Alonso Quijano dares to pursue his dream as Don Quixote even though others chide and ridicule him for doing so. Yes, he is mad. But doers of great deeds—or what they think are great deeds—all exhibit a modicum of madness. Over the centuries, great philosophers, inventors, scientists, explorers, statesmen have all had a bit of Quixote in them. Socrates walked the streets of Athens barefooted, asking annoying questions, while pursuing knowledge and helping others to discover their intellectual shortcomings. His fellow Athenians ultimately declared him a danger to society and sentenced him to death. Italian scientist Galileo Galilei (1564-1642) endured ridicule when he declared that the earth orbited the sun. When American inventor Robert Fulton (1765-1815) developed a submarine in Europe in 1800 and several years later constructed a steamboat, the public greeted these inventions with skepticism. Seneca—the Roman playwright, statesman, and philosopher—wrote, “There is no great genius without some touch of madness.” John Dryden, the English poet, observed, “Great wits are sure to madness near allied.” American poet Emily Dickinson wrote, “Much Madness is divinest sense. . . .” True, Don Quixote is no great wit, no genius, but a bumbling fool—a lunatic, one may say. But in his folly, he demonstrates how to live with gusto and derring-do while exposing many of the sane and rational people he encounters as cruel, fraudulent, or corrupt. In his preposterous adventures, he achieves a kind of greatness because of his relentless, never-say-die pursuit of his dream. 

Upholding Moral Idealism

Don Quixote is an idealist who attempts to enforce a moral code of honor and justice that the world of his day seems to have abandoned. Even though he is mad, he realizes that there are eternal, unchanging values that remain valid in a modern, ever-changing world. This theme begins to emerge early in the novel when Quixote comes to the rescue of a shepherd boy suffering a lashing at the hands of his master.
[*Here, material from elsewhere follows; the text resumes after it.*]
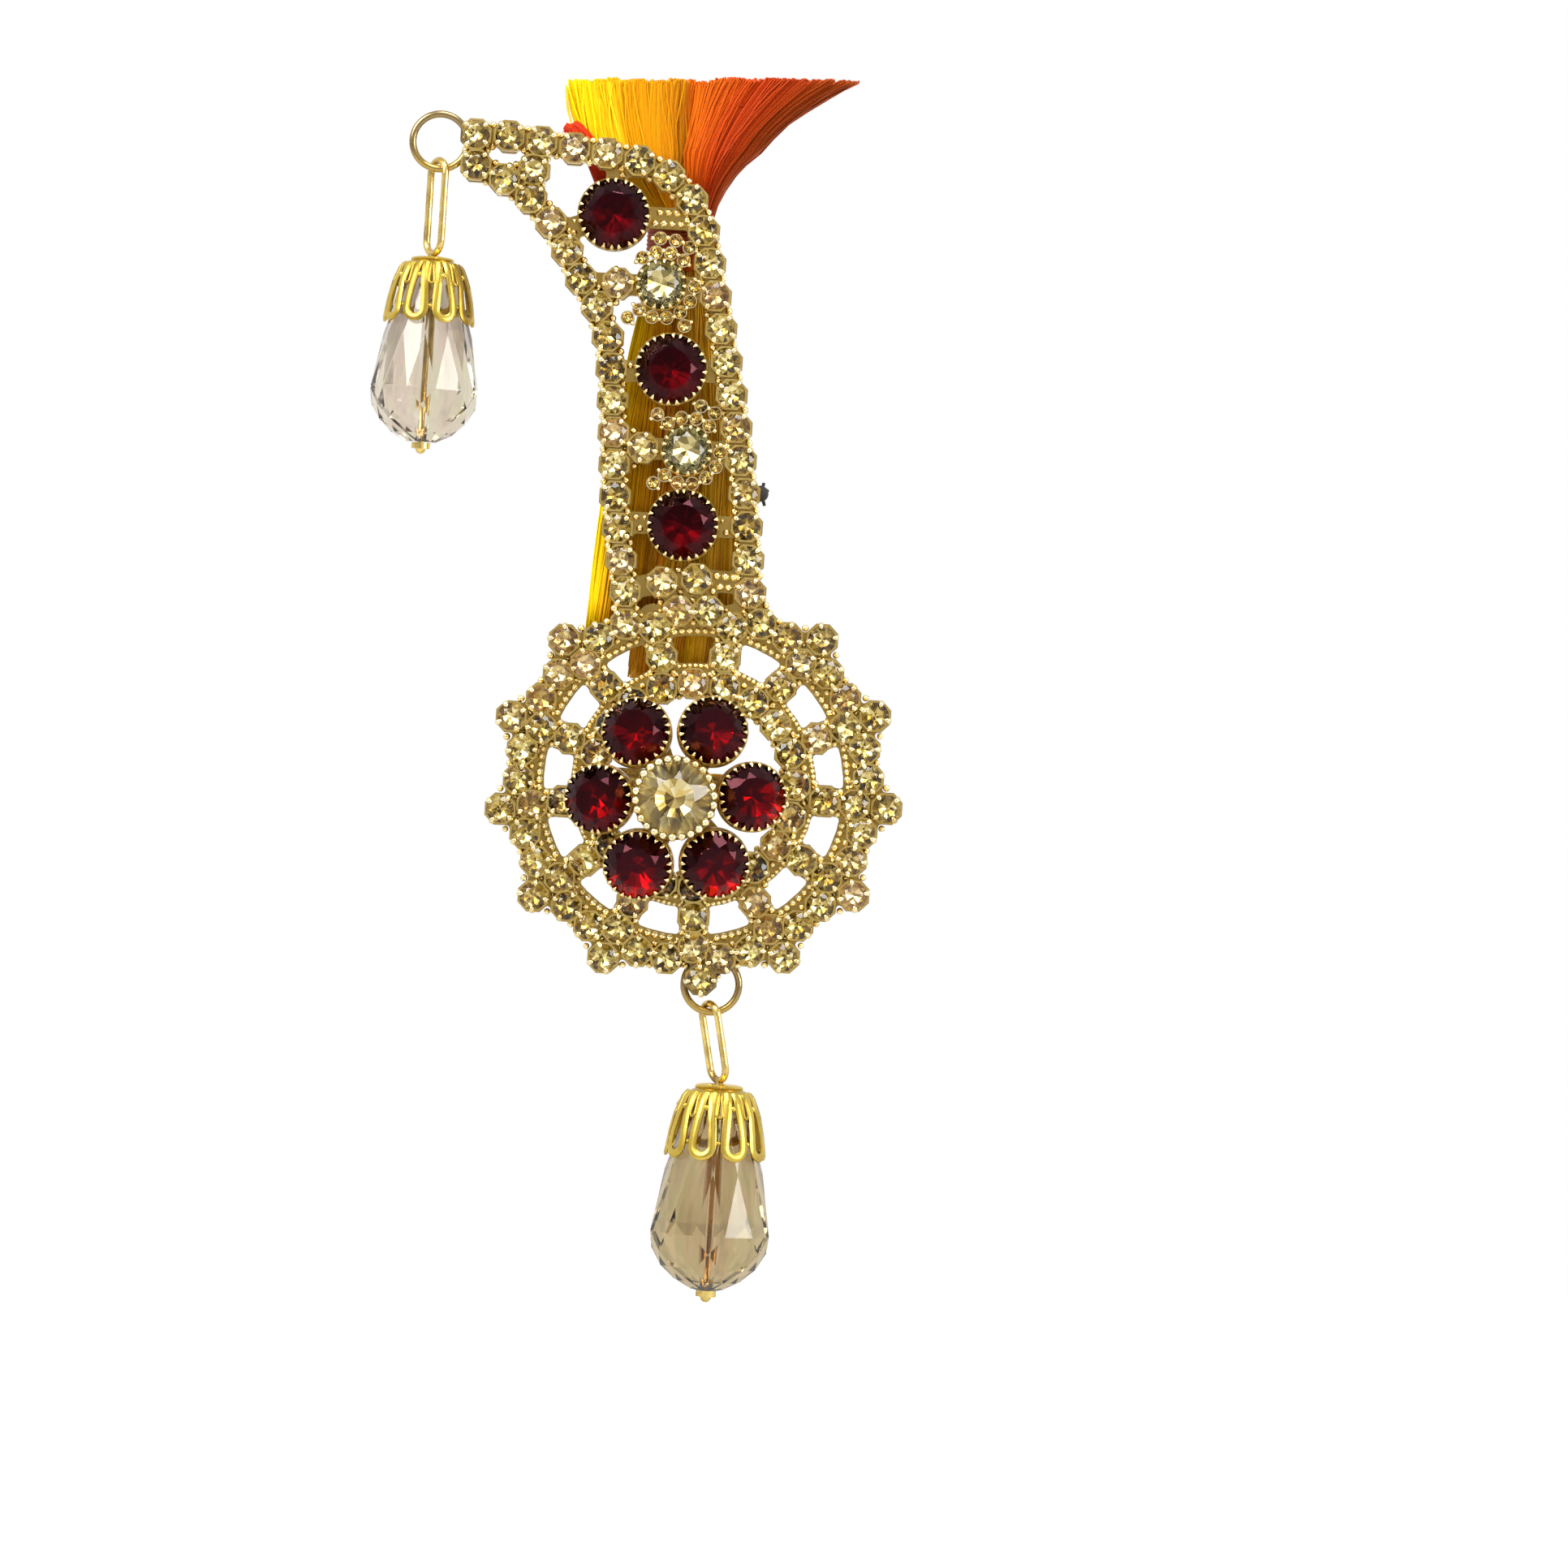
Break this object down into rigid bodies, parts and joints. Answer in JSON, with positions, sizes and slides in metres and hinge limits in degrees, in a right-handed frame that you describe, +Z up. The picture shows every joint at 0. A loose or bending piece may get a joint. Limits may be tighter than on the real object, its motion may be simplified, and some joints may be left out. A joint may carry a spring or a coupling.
{
  "type": "turban ornament",
  "caption": "Turban brooch with a lobed open-work medallion, a red stone flower, a swan-neck stem of stones, two hanging crystal drops and a silk plume.",
  "frame": {"origin": "where the ornament pins on: the middle of the medallion's flat back", "axes": "+Z up along the stem as worn, the stones face -Y, the brooch pin is on +Y and runs along X"},
  "size_m": [0.0617, 0.0209, 0.137],
  "materials": {
    "gold_plate": "bright gold plating on cast brass, slightly uneven",
    "setting_gold": "polished gold-plated toothed cups",
    "drop_gold": "bright yellow gold plating",
    "champagne_stone": "cut glass with a gold foil back",
    "red_stone": "cut garnet-red glass with a foil back",
    "crystal": "clear cut crystal with a faint pink tint",
    "steel_pin": "plain plated steel wire and bar",
    "yellow_silk": "glossy dyed silk strands",
    "orange_silk": "glossy dyed silk strands, darker at the edge",
    "red_thread": "wound silk thread",
    "black_thread": "knotted cotton thread"
  },
  "bodies": {
    "ornament": {"frame": "gold_plate", "rim_stones": "champagne_stone", "spoke_stones": "champagne_stone", "ring_stones": "champagne_stone", "inner_border_stones": "champagne_stone", "outer_border_stones": "champagne_stone", "bridge_stones": "champagne_stone", "red_stone_1": "red_stone", "red_setting_1": "setting_gold", "red_stone_2": "red_stone", "red_setting_2": "setting_gold", "red_stone_3": "red_stone", "red_setting_3": "setting_gold", "clear_stone_1": "champagne_stone", "clear_setting_1": "setting_gold", "clear_stone_2": "champagne_stone", "clear_setting_2": "setting_gold", "petal_stone_1": "red_stone", "petal_setting_1": "setting_gold", "petal_stone_2": "red_stone", "petal_setting_2": "setting_gold", "petal_stone_3": "red_stone", "petal_setting_3": "setting_gold", "petal_stone_4": "red_stone", "petal_setting_4": "setting_gold", "petal_stone_5": "red_stone", "petal_setting_5": "setting_gold", "petal_stone_6": "red_stone", "petal_setting_6": "setting_gold", "flower_plate": "gold_plate", "centre_stone": "champagne_stone", "centre_setting": "setting_gold", "brooch_pin": "steel_pin", "thread_knot": "black_thread", "plume_yellow": "yellow_silk", "plume_orange": "orange_silk", "plume_tie": "red_thread"},
    "beak_drop": {"beak_pin": "drop_gold", "beak_cap": "drop_gold", "beak_crystal": "crystal"},
    "base_drop": {"base_pin": "drop_gold", "base_cap": "drop_gold", "base_crystal": "crystal"}
  },
  "joints": [
    {"name": "beak_drop_swing", "type": "hinge", "parent": "ornament", "child": "beak_drop", "pos_m": [-0.0326, -0.0005, 0.06635], "axis": [1, 0, 0], "range_deg": [-70, 70]},
    {"name": "base_drop_swing", "type": "hinge", "parent": "ornament", "child": "base_drop", "pos_m": [0.0034, -0.0005, -0.02495], "axis": [1, 0, 0], "range_deg": [-70, 70]}
  ]
}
Unfortunately, the cruel master resumes the beating after Quixote—having extracted a promise from the master that he will no longer mistreat the boy—leaves the scene. But Quixote's naive acceptance of the master's promise actually underscores his idealism. He believes that a man who has sworn an oath will live up to that oath. Truth is sacred; an honorable man will not go back on his word. But, of course, the boy's tormentor does not live in the ideal world of Quixote; he lives in the corrupt world of lies and cruelty and injustice. Quixote thus fails in saving the boy, but he succeeds in exposing the crass savagery of a man who passes for a human being.
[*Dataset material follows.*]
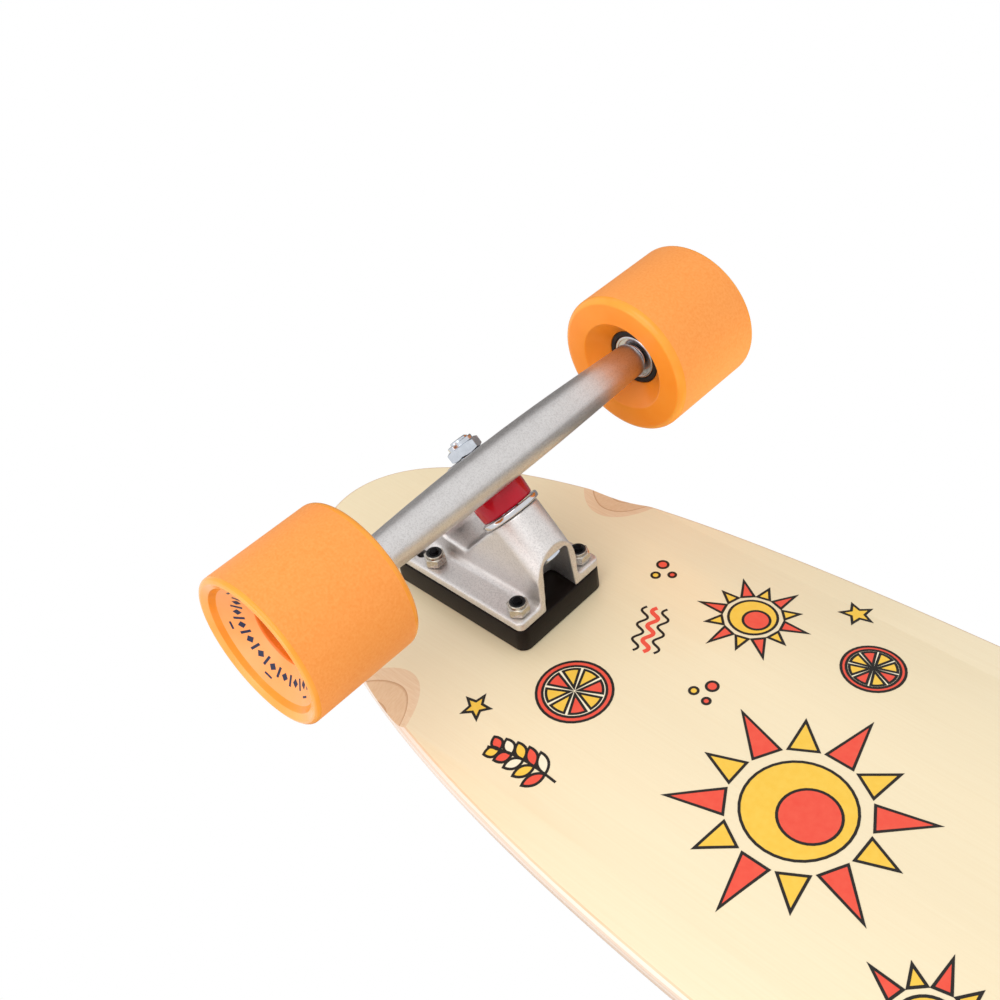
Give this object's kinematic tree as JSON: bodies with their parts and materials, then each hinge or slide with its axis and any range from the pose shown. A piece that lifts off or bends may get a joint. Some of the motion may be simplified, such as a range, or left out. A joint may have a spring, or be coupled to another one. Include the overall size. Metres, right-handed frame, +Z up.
{
  "type": "pintail longboard",
  "caption": "Pintail longboard: concave maple deck with wheel scoops on reverse-kingpin trucks that steer as it leans, risers, soft wheels on bearings",
  "frame": {"origin": "on the ground, under the middle of the deck's length and width", "axes": "+X along the board towards the nose, +Y to the rider's left, +Z up; the wheels stand on Z = 0"},
  "size_m": [1.016, 0.2748, 0.1389],
  "materials": {
    "maple": "clear satin lacquer",
    "grip": "coarse sanded sheet",
    "riser_rubber": "satin",
    "cast_aluminium": "satin cast",
    "black_steel": "black oxide",
    "zinc_steel": "zinc plated",
    "chromed_steel": "bright",
    "axle_steel": "drawn steel",
    "red_urethane": "satin translucent",
    "black_urethane": "satin",
    "orange_urethane": "satin translucent",
    "black_nylon": "satin"
  },
  "bodies": {
    "board": {"deck": "maple", "grip_tape": "grip", "rear_riser_pad": "riser_rubber", "rear_baseplate": "cast_aluminium", "rear_pivot_cup": "black_urethane", "rear_kingpin": "zinc_steel", "rear_boardside_washer": "chromed_steel", "rear_boardside_bushing": "red_urethane", "rear_roadside_bushing": "red_urethane", "rear_roadside_washer": "chromed_steel", "rear_kingpin_nut": "zinc_steel", "rear_deck_bolt_1": "black_steel", "rear_lock_nut_1": "zinc_steel", "rear_deck_bolt_2": "black_steel", "rear_lock_nut_2": "zinc_steel", "rear_deck_bolt_3": "black_steel", "rear_lock_nut_3": "zinc_steel", "rear_deck_bolt_4": "black_steel", "rear_lock_nut_4": "zinc_steel", "front_riser_pad": "riser_rubber", "front_baseplate": "cast_aluminium", "front_pivot_cup": "black_urethane", "front_kingpin": "zinc_steel", "front_boardside_washer": "chromed_steel", "front_boardside_bushing": "red_urethane", "front_roadside_bushing": "red_urethane", "front_roadside_washer": "chromed_steel", "front_kingpin_nut": "zinc_steel", "front_deck_bolt_1": "black_steel", "front_lock_nut_1": "zinc_steel", "front_deck_bolt_2": "black_steel", "front_lock_nut_2": "zinc_steel", "front_deck_bolt_3": "black_steel", "front_lock_nut_3": "zinc_steel", "front_deck_bolt_4": "black_steel", "front_lock_nut_4": "zinc_steel"},
    "rear_hanger_body": {"rear_hanger": "cast_aluminium", "rear_axle": "axle_steel", "rear_left_axle_nut": "zinc_steel", "rear_right_axle_nut": "zinc_steel"},
    "rear_left_wheel": {"rear_left_tyre": "orange_urethane", "rear_left_core": "black_nylon", "rear_left_inner_bearing": "zinc_steel", "rear_left_outer_bearing": "zinc_steel"},
    "rear_right_wheel": {"rear_right_tyre": "orange_urethane", "rear_right_core": "black_nylon", "rear_right_inner_bearing": "zinc_steel", "rear_right_outer_bearing": "zinc_steel"},
    "front_hanger_body": {"front_hanger": "cast_aluminium", "front_axle": "axle_steel", "front_left_axle_nut": "zinc_steel", "front_right_axle_nut": "zinc_steel"},
    "front_left_wheel": {"front_left_tyre": "orange_urethane", "front_left_core": "black_nylon", "front_left_inner_bearing": "zinc_steel", "front_left_outer_bearing": "zinc_steel"},
    "front_right_wheel": {"front_right_tyre": "orange_urethane", "front_right_core": "black_nylon", "front_right_inner_bearing": "zinc_steel", "front_right_outer_bearing": "zinc_steel"}
  },
  "joints": [
    {"name": "rear_steering", "type": "hinge", "parent": "board", "child": "rear_hanger_body", "pos_m": [-0.39208, 0, 0.04997], "axis": [0.7193, 0, -0.6947], "range_deg": [-15, 15], "stiffness_Nm_per_rad": 60, "deforming": ["rear_boardside_bushing", "rear_roadside_bushing"]},
    {"name": "rear_left_wheel_spin", "type": "hinge", "parent": "rear_hanger_body", "child": "rear_left_wheel", "pos_m": [-0.3804, 0.1099, 0.035], "axis": [0, 1, 0], "continuous": true},
    {"name": "rear_right_wheel_spin", "type": "hinge", "parent": "rear_hanger_body", "child": "rear_right_wheel", "pos_m": [-0.3804, -0.1099, 0.035], "axis": [0, 1, 0], "continuous": true},
    {"name": "front_steering", "type": "hinge", "parent": "board", "child": "front_hanger_body", "pos_m": [0.36208, 0, 0.04997], "axis": [-0.7193, 0, -0.6947], "range_deg": [-15, 15], "stiffness_Nm_per_rad": 60, "deforming": ["front_boardside_bushing", "front_roadside_bushing"]},
    {"name": "front_left_wheel_spin", "type": "hinge", "parent": "front_hanger_body", "child": "front_left_wheel", "pos_m": [0.3504, 0.1099, 0.035], "axis": [0, 1, 0], "continuous": true},
    {"name": "front_right_wheel_spin", "type": "hinge", "parent": "front_hanger_body", "child": "front_right_wheel", "pos_m": [0.3504, -0.1099, 0.035], "axis": [0, 1, 0], "continuous": true}
  ]
}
The Folly of Living in the Past

While rightly upholding moral idealism, Quixote wrongly attempts to perpetuate outmoded customs and traditions and thus becomes a living anachronism. The message of Cervantes is that while one should embrace eternal truths, he should not wear the mantle of yesterday in upholding them. Cervantes adopted this motif as the central theme of his novel when he began writing Don Quixote as a parody and satire poking fun at escapist, unrealistic, romantic novels of the past that still enjoyed a large following in his time. But after Don Quixote and Sancho Panza began to come alive as endearing characters battling a flawed, passionless, and sometimes corrupt society, Cervantes downgraded this theme in favor of promoting the humanity of Quixote and Panza. 
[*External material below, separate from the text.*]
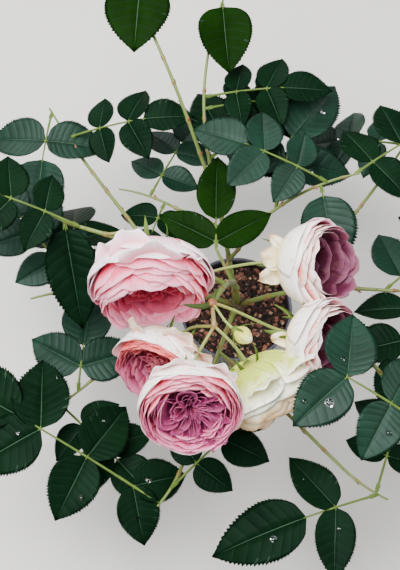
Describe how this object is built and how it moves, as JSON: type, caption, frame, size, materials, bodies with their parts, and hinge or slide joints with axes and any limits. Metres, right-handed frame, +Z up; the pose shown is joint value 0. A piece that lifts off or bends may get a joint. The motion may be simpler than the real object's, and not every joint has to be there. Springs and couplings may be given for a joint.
{
  "type": "potted rose bush",
  "caption": "Rose bush in a filled black nursery pot: a short woody base, lax leafy canes all round, and a nodding cluster of full cupped pink, mauve and cream blooms with a bud.",
  "frame": {"origin": "middle of the pot's flat underside, on the surface that the pot stands on", "axes": "+Z up along the pot's axis; the flower cluster leans towards -Y, the side the picture is taken from, and +X is to the right in that view"},
  "size_m": [0.464, 0.5089, 0.3075],
  "materials": {
    "pot_plastic": "satin black, with a worn grey-lilac sheen at the rim",
    "clay_grit": "matt baked-clay granules, near black to salmon and tan",
    "woody_base": "matt, ridged young bark",
    "green_cane": "smooth satin green, flushed red at the nodes",
    "foliage": "glossy dark blue-green leaves with pale veins",
    "blush_petals": "soft satin petals, blush outside and coral in the folds",
    "mauve_petals": "soft satin petals, pale outside and mauve pink in the cup",
    "cream_petals": "soft satin cream petals, green towards the calyx",
    "bud_scales": "satin pale yellow-green"
  },
  "bodies": {
    "root": {"pot": "pot_plastic", "soil": "clay_grit", "stem_base": "woody_base", "flower_cane": "green_cane", "side_branch": "green_cane", "cane_left": "green_cane", "bough_front_left": "green_cane", "bough_back_left": "green_cane", "cane_back": "green_cane", "bough_back_centre": "green_cane", "bough_back_high": "green_cane", "bough_back_right": "green_cane", "cane_right": "green_cane", "bough_front_right": "green_cane", "bough_right_back": "green_cane", "cane_front": "green_cane", "bough_front_side": "green_cane", "lower_stalk": "green_cane", "stalk_1": "green_cane", "stalk_2": "green_cane", "stalk_3": "green_cane", "stalk_4": "green_cane", "stalk_5": "green_cane", "stalk_6": "green_cane", "bud_stalk": "green_cane", "bloom_1": "blush_petals", "bloom_2": "mauve_petals", "bloom_3": "mauve_petals", "bloom_4": "blush_petals", "bloom_5": "mauve_petals", "bloom_6": "cream_petals", "bud": "bud_scales", "leafy_branch": "foliage", "leafy_left": "foliage", "leafy_front_left": "foliage", "leafy_back_left": "foliage", "leafy_back": "foliage", "leafy_back_centre": "foliage", "leafy_back_high": "foliage", "leafy_back_right": "foliage", "leafy_right": "foliage", "leafy_front_right": "foliage", "leafy_right_back": "foliage", "leafy_front": "foliage", "leafy_front_side": "foliage", "leafy_centre": "foliage"}
  },
  "joints": []
}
The Equality of All Human Beings

Throughout the novel, Cervantes makes the point that the low and the weak are just as worthy as the high and the mighty. In Chapter 12 of Part 2, he notes that death ultimately renders everyone equal on the balance scales. This observation occurs in a scene when Quixote—who has just encountered traveling actors—comments on how actors are like people who assume regal and imposing roles in their lives only to be reduced to ordinariness when they die. He tells Panza:

    Have you ever seen a play acted in which kings, emperors, pontiffs, knights, ladies, and divers other characters are introduced? One plays the bully, another the rogue; this one the merchant, that one the soldier; one the wise fool, another the foolish lover. When the play is over and they have divested themselves of the dresses they wore in it, the actors are all again on the same level. . . . The same happens in the comedy and life of this world. . . .When life ends, death strips them all of the robes that distinguished one from the other, and all are equal in the grave. 
Climax

Each of the scores of adventures of Quixote and Panza has its own climax, often occurring when Quixote fights an imagined enemy. The climax of the novel itself occurs when Quixote fights the Knight of the Full Moon (Samson Carrasco in disguise) and loses. 

Biography

Biographies of Cervantes are available at the following web sites:

Books and Writers
Columbia Encyclopedia
Don Quixote Virtual Museum
Wikipedia

Study Questions and Essay Topics

1....Write an essay about a modern Don Quixotesomeone you know or a famous person. 
2....Why does Sancho Panzo follow and remain loyal to such a bumbler as Don Quixote?
3....Does Don Quixote need Sancho Panza? 
4....Does the author need Sancho Panza to develop Quixote's character?
5....Is Quixote a tragic figure, a comic figure, or both?
6....Explain the terms chivalry and knight-errantry. (Quixote practiced chivalry as a knight-errant.)
7....Is Don Quixote insane or merely eccentric?
8....Write a short psychological profile of Don Quixote. 
9....Write an essay centering on the satire and parody in Don Quixote.
10..The English word quixotic was coined after the publication of Don Quixote. Was does it mean?